Obstetrics & Gynaecology Publications

Assessment by differential display-RT-PCR of mRNA transcript transitions and alpha-amanitin sensitivity during bovine preattachment development.

Document Type


Publication Date



Molecular reproduction and development





First Page


Last Page



The objectives of this study were to compare patterns of mRNA expression, investigate the onset of transcription, and isolate stage-specific and alpha-amanitin-sensitive mRNAs during early bovine development by differential-display-reverse transcription-polymerase chain reaction (DD-RT-PCR). Embryos representing a preattachment developmental series from the 1-cell to the expanded/hatched blastocyst stage were cultured in synthetic oviduct fluid medium + citrate and amino acids (cSOFMaa) with and without alpha-amanitin (100 microg/mL) for 4 and 12 hr. mRNA profiles were displayed by DD-RT-PCR using 5' primers A and N. Total conserved cDNA banding patterns varied according to embryo stage with cDNA band numbers declining during early cleavage stages compared to oocyte values and then increasing in total number from the 6-8-cell stage through to the blastocyst stage. A cDNA banding pattern was established at the 8-16-cell stage that was largely unchanged through to the blastocyst stage. These findings with respect to cDNA banding patterns were conserved between oligo primer sets and experimental replicates. alpha-Amanitin sensitivity was first detected at the 2-5-cell stage but became predominant following the 6-8-cell stage of development to eventually affect the appearance of up to 40% of all cDNA bands by the blastocyst stage.

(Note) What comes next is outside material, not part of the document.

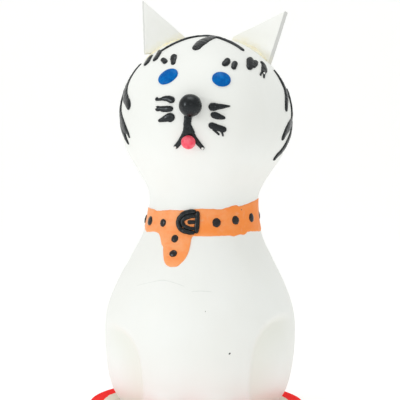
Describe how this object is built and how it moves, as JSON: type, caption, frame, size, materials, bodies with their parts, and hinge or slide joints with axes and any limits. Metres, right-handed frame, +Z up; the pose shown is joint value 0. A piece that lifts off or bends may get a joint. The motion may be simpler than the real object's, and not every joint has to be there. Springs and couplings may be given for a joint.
{
  "type": "seated cat figure",
  "caption": "Seated hollow paper cat figure with pointed card ears, raised painted marks, a bead nose and tongue, and a buckled collar, on a round base.",
  "frame": {"origin": "centre of the round base's underside", "axes": "+Z up; the cat faces -Y; +X is the viewer's right from in front"},
  "size_m": [0.1476, 0.1476, 0.2804],
  "materials": {
    "white_enamel": "white gloss enamel over layered paper",
    "painted_board": "sealed beige board with a red painted rim",
    "white_card": "matt white painted card",
    "dried_glue": "dried yellowish white glue",
    "black_relief_paint": "raised black dimensional paint, satin",
    "black_bead": "black painted bead, satin gloss",
    "pink_bead": "pink painted bead, satin gloss",
    "blue_relief_paint": "raised blue paint, gloss",
    "orange_strap": "orange painted paper strip, satin"
  },
  "bodies": {
    "root": {"base_disc": "painted_board", "body_shell_back": "white_enamel", "body_shell_front": "white_enamel", "brow_left_inner": "black_relief_paint", "brow_left_outer": "black_relief_paint", "brow_right_inner": "black_relief_paint", "brow_right_outer": "black_relief_paint", "buckle_prong": "black_relief_paint", "collar_band": "orange_strap", "collar_buckle": "black_relief_paint", "collar_stud_01": "black_relief_paint", "collar_stud_02": "black_relief_paint", "collar_stud_03": "black_relief_paint", "collar_stud_04": "black_relief_paint", "collar_stud_05": "black_relief_paint", "collar_stud_06": "black_relief_paint", "collar_stud_07": "black_relief_paint", "collar_stud_08": "black_relief_paint", "collar_stud_09": "black_relief_paint", "collar_stud_10": "black_relief_paint", "collar_stud_11": "black_relief_paint", "collar_stud_12": "black_relief_paint", "collar_tab": "orange_strap", "crown_drop": "black_relief_paint", "crown_stripe": "black_relief_paint", "ear_glue_left": "dried_glue", "ear_glue_right": "dried_glue", "ear_left": "white_card", "ear_right": "white_card", "eye_left": "blue_relief_paint", "eye_right": "blue_relief_paint", "head_shell_back": "white_enamel", "head_shell_front": "white_enamel", "mouth_left": "black_relief_paint", "mouth_right": "black_relief_paint", "muzzle_stem": "black_relief_paint", "nape_stripe_lower": "black_relief_paint", "nape_stripe_middle": "black_relief_paint", "nape_stripe_upper": "black_relief_paint", "nose_bead": "black_bead", "side_stripe_left_lower": "black_relief_paint", "side_stripe_left_upper": "black_relief_paint", "side_stripe_right_lower": "black_relief_paint", "side_stripe_right_middle": "black_relief_paint", "side_stripe_right_upper": "black_relief_paint", "tab_stud_lower": "black_relief_paint", "tab_stud_upper": "black_relief_paint", "tail": "white_enamel", "temple_left_inner": "black_relief_paint", "temple_left_outer": "black_relief_paint", "temple_right_inner": "black_relief_paint", "temple_right_outer": "black_relief_paint", "tongue_bead": "pink_bead", "whisker_left_lower": "black_relief_paint", "whisker_left_middle": "black_relief_paint", "whisker_left_upper": "black_relief_paint", "whisker_right_lower": "black_relief_paint", "whisker_right_middle": "black_relief_paint", "whisker_right_upper": "black_relief_paint"}
  },
  "joints": []
}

A 12 hr alpha-amanitin treatment was required to effectively block (3)H-uridine incorporation into mRNA in blastocyst stage embryos. Several stage-specific and alpha-amanitin-sensitive cDNAs were isolated and they will be a focus for future studies. In conclusion, DD-RT-PCR is an effective tool for contrasting gene expression patterns and isolating uncharacterized mRNA transcripts during bovine early development. Mol. Reprod. Dev. 55:152-163, 2000.